The pivot is data-driven. Internal figures show that 57 per cent of global sign-ups between 1 January and 31 December, 2025 identified as single: a notable departure from the platform’s married core. The company argues that its community has already evolved beyond its original positioning.
“In an age where our lives have been constantly put on public display, privacy has become the new luxury,” said Ashley Madison chief strategy officer Paul Keable. He framed the platform’s offering as “ethical discretion” for singles, separated, divorced and non-monogamous users seeking private connections.

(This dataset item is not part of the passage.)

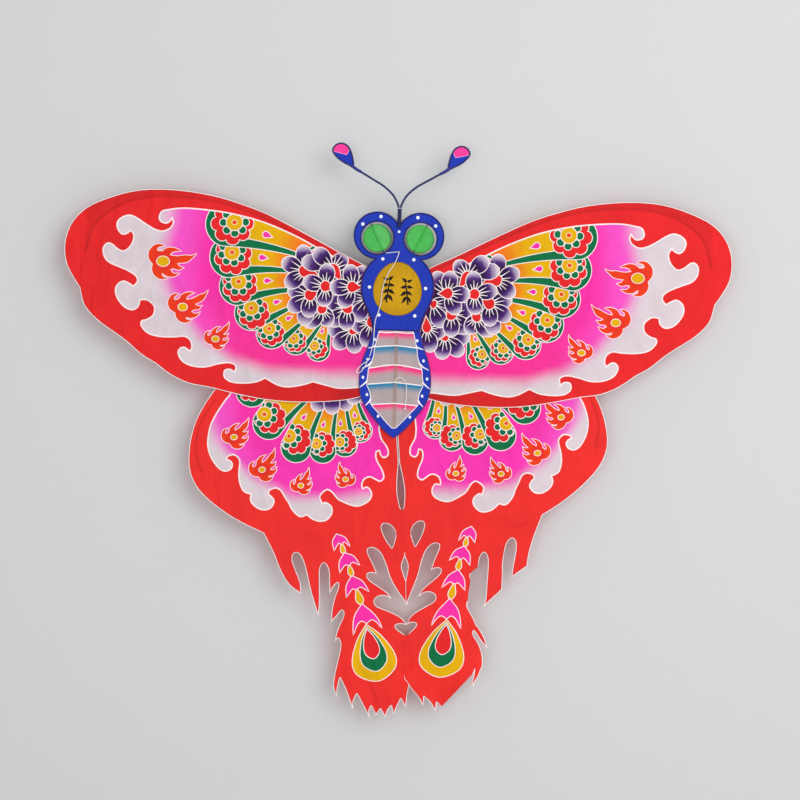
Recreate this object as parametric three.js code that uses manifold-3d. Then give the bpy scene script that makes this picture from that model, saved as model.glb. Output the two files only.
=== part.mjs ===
// A painted-silk butterfly kite: four silk wings on bamboo spars, folding back on a light bamboo body
// that carries two wind-driven eyes, two sprung feelers and a thread bridle.
// Millimetres, +Z up, +X to the right as seen from the front. The front faces -Y, and the flat back of
// the spine lies on y = 0, so the kite hangs flat against a wall.

import * as THREE from "three";
import { mergeVertices } from "three/addons/utils/BufferGeometryUtils.js";
import Module from "manifold-3d";

const wasm = await Module();
wasm.setup();

// ---------------------------------------------------------------- driving dimensions

const GAP = 0.3; // running clearance between neighbouring pieces
const EDGE_GAP = 0.5; // between the wing silk and the body's outline
const SPAN_STEPS = 3; // straight pieces between two points of a smooth outline
const SPAR_STEPS = 40; // straight pieces in a bent spar
const STRAIGHT = 1e-3; // a bend this slight is dropped from an outline

const SPINE = { width: 6, thick: 3.4, top: 86.5, bottom: -172 };
const NOTCH = { depth: 1.1, half: 4.3 }; // where a lashing sits in the back of the spine
const STICK = { radius: 1.2, y: -5 }; // cross sticks and the upper spars
const LOWER_SPAR = { radius: 1.1, y: -3.9 };
const WRAP = 0.6; // cloth or thread round a spar
const HOOP = { back: -7.5, thick: 2.2, width: 2.4 };
const SKIN = { back: -10, thick: 0.8 };
const UPPER_SILK = { back: -7.6, thick: 0.8 };
const LOWER_SILK = { back: -6.2, thick: 0.8 };

const HINGE_X = 36; // the wings fold back about upright lines this far from the middle
const ROOT_GAP = 0.8; // from the fold line to the end of a spar or a socket

const EYE = { x: 25.8, ringZ: 64, ringRadius: 27.2, holeZ: 61, holeRadius: 19.6 };
const EYE_HOOP = { outer: 25.5, inner: 23.1 };
const SPINNER = { radius: 15.6, thick: 0.8, tilt: 8, hub: 1.5, bore: 0.8, axle: 0.5, collar: 1.2, lean: 25 };

const STICK_HEIGHTS = { brow: 83, cheek: 42, shoulder: 21, waist: -62 };
const SWAY = { angle: 5.3, pivotZ: -125 }; // the lower wings hang a little off the body's line
const SILK_TOP = -116; // the lower silk ends here, under the hem of the upper silk

const FEELER = { y: -12.05, radius: 0.75, base: 97.3, frame: 1.4, frameThick: 1.5 };
const THREAD_RADIUS = 0.5;

const COLOURS = {
  bamboo: 0xc9a468,
  silk: 0xe8343a,
  blue: 0x2138c0,
  green: 0x35c040,
  navy: 0x141a54,
  thread: 0xf2f0ea,
  vinyl: 0x9aa0a4,
};

// ---------------------------------------------------------------- outlines, one side, as [out, up]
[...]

The shift also taps into wider digital fatigue. A global survey conducted by YouGov for Ashley Madison, covering 13,071 adults across Australia, Brazil, Canada, Germany, India, Italy, Mexico, Spain, Switzerland, the UK and the US, found mounting discomfort with hyper-public online lives.
Among dating app users, 30 per cent cited constant swiping and messaging as a source of fatigue, while 24 per cent pointed to pressure to curate public-facing profiles and early personal disclosure. Some 27 per cent said fears of screenshots or information being shared contributed to exhaustion; an equal share cited unwanted attention.
The retreat from oversharing appears broader. According to the survey, 46 per cent of adults actively try to keep most aspects of their life private online. Only 8 per cent feel comfortable sharing most aspects publicly, while 35 per cent say they are becoming more selective about what they disclose.
Ashley Madison is betting that this cultural recalibration towards controlled visibility can be monetised. By doubling down on privacy infrastructure and reframing itself around discretion rather than infidelity, the company is attempting to convert reputational baggage into a premium proposition.